Some of those same Moto2 riders would probably be a lot more open to joining this time, but they’re not Maverick Vinales. And Aprilia would probably rather have the electric, super-confident Suzuki-spec Maverick Vinales of 2016 rather than the extremely weary, confidence-drained Maverick Vinales of 2021. But the 2021 version is the version that was on the market, and that’s still a race-winning, occasionally-elite MotoGP rider.

His Styrian GP ‘explosion’ should absolutely be enough to put off MotoGP’s top tier. It is a concern. He is not the perfect employee, and I believe he’d happily admit that.

But in MotoGP terms, he “gets on base”. There is no doubt in my mind that Vinales is the rider with the highest talent ceiling of those available to Aprilia, and not much more doubt that even now he’s the fastest rider, on average, that it could have.

Maverick Vinales

That’s your Moneyball essence for Aprilia right there. Buy low, sell high, or don’t sell at all. You don’t get to be picky, so don’t be picky. One man’s trash is another man’s treasure. Et cetera, et cetera.

Can it backfire? Absolutely. In Moneyball, one of the stats-motivated discount signings is traded mid-season, in part due to off-field issues.

And Aprilia has already had a ‘buy low’ moment with Andrea Iannone three years ago, which definitely was no huge success. Iannone was probably closer to Aleix Espargaro than any other of his Aprilia team-mates, but his pace never really reached expected level before the doping ban.
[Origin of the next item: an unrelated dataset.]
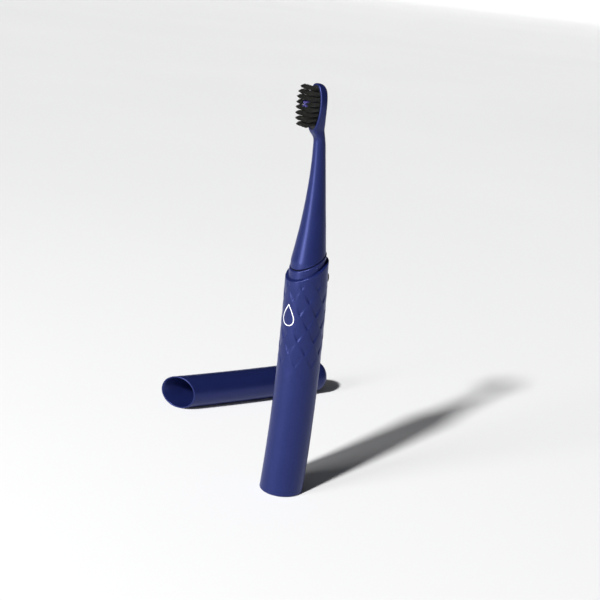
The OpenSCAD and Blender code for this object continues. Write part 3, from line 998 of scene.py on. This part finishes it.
star_face = star_low.x + 0.9
star_foot = plate_high.x - 0.1
star_rings = [star_ring(star_foot, 0.3), star_ring(star_foot, 0.0), star_ring(star_face + 0.2, 0.06),
              star_ring(star_face + 0.05, 0.12), star_ring(star_face, 0.22), star_ring(star_face, 0.4)]
star = link_piece("polish_cross", *skin(star_rings), "head", crease=50)
dress(star, violet)
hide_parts("polish_star")

# ---- Tongue pad ----
# The ridged pad on the back of the head, for cleaning the tongue. It is moulded over the head in
# the same blue, and its edges run out into the head's back.
pad_inset = 1.3
pad_low, pad_high = span("tongue_pad")
ridge_pitch = 2.3
pad_rows = 190
pad_columns = 26
pad_rings = []


def pad_back(z):
    """Where the back of the head stands at height z."""
    return head_section(0, z)[0]


low_z = pad_low.z - 0.1
high_z = pad_high.z + 0.1
for k in range(pad_rows + 1):
    z = low_z + (high_z - low_z) * k / pad_rows
    half = max(0.05, racket_w(z, pad_inset))
    ridge = max(0, math.sin(math.tau * (z - low_z) / ridge_pitch)) ** 0.7
    at_ends = ease(low_z, low_z + 0.8, z) * (1 - ease(high_z - 0.8, high_z, z))
    line = []
    for i in range(pad_columns + 1):
        share = 2 * i / pad_columns - 1
        edge = (1 - abs(share) ** 6) * at_ends
        x = pad_back(z) - 0.15 - 0.5 * share ** 4 + (0.35 + 0.42 * ridge) * edge
        line.append((x, half * share, z))
    back_line = [(pad_back(z) - 0.9, half * (1 - 2 * i / 3), z) for i in range(4)]
    pad_rings.append(line + back_line)
tongue = link_piece("tongue_ridges", *skin(pad_rings), "head", crease=50)
dress(tongue, pearl_blue)
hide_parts("tongue_pad")

# ---- Travel cap ----
# A long thin-walled cap moulded in the same blue, bowed like the brush, with a slanted mouth and a
# round closed end. It pushes over the collar's pips, and lies here on its side beside the brush.
cap_low, cap_high = span("travel_cap")
cap_r = (cap_high.z - cap_low.z) / 2
cap_wall = 0.65
cap_end = 6
cap_length = 100
cap_mouth_x = cap_high.x - cap_length
cap_y = cap_high.y - cap_r
lip = 0.2
turns = [math.tau * i / 176 for i in range(176)]


def cap_point(angle, s, radius):
    """A point of the cap at distance s from its mouth, turned from upright to lying."""
    out = s * (cap_length - s) / (2 * BEND) + radius * math.cos(angle)
    return cap_mouth_x + s, cap_y - out, cap_r - radius * math.sin(angle)


def mouth_depth(angle, radius, drop):
    """How far along the cap its slanted mouth lies on this side."""
    s = 0
    for _ in range(12):
        s = drop + RISE * (s * (cap_length - s) / (2 * BEND) + radius * math.cos(angle))
    return s


def cap_end_rings(radius, length, end):
    """The round closed end, from its tip to the straight wall."""
    made = []
    for inset, drop in reversed(quarter_round(end, 13)[1:]):
        made.append([cap_point(a, length - drop, max(tip_r, radius - inset)) for a in turns])
    return made


inner_r = cap_r - cap_wall
middle_r = (cap_r + inner_r) / 2
straight_end = cap_length - cap_end
even = 14                # the rows tilt towards the mouth from here
inside_end = cap_length - cap_wall
cap_rings = [[cap_point(a, cap_length, tip_r) for a in turns]]
cap_rings += cap_end_rings(cap_r, cap_length, cap_end)
for k in range(61):
    cap_rings.append([cap_point(a, straight_end + (even - straight_end) * k / 60, cap_r) for a in turns])
for k in range(1, 15):
    share = k / 14
    depths = [even + (mouth_depth(a, cap_r, lip) - even) * share for a in turns]
    cap_rings.append([cap_point(a, depth, cap_r) for a, depth in zip(turns, depths)])
for k in range(1, 9):
    rolled = math.pi * k / 8
    radius = middle_r + cap_wall / 2 * math.cos(rolled)
    drop = lip * (1 - math.sin(rolled))
    cap_rings.append([cap_point(a, mouth_depth(a, radius, drop), radius) for a in turns])
for k in range(1, 15):
    share = k / 14
    depths = [mouth_depth(a, inner_r, lip) * (1 - share) + even * share for a in turns]
    cap_rings.append([cap_point(a, depth, inner_r) for a, depth in zip(turns, depths)])
for k in range(1, 61):
    cap_rings.append([cap_point(a, even + (straight_end - even) * k / 60, inner_r) for a in turns])
cap_rings += reversed(cap_end_rings(inner_r, inside_end, cap_end - cap_wall))
cap_rings.append([cap_point(a, inside_end, tip_r) for a in turns])
cap = link_piece("travel_cap_shell", *skin(cap_rings), "cap")
dress(cap, pearl_blue)
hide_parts("travel_cap")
Generally, Aprilia’s record of recruitment in MotoGP is clearly poor, save for Espargaro and partly because of Espargaro and his RS-GP mastery.

Vinales may add to that messy record, lose motivation fighting for 10th-15th and flame out.

Or he may break the streak and elevate Aprilia to the podium, restoring his reputation in the process.

Perhaps he would leave after that – but he would make Aprilia a more attractive destination for others.

He’s a risk Aprilia has to take, now more than ever. Through a variety circumstances, there is a ton of value here that rivals are not picking up.

When you’re a relatively small fish in a big pond, you have to pounce on that kind of thing – and then do what you can to make it work.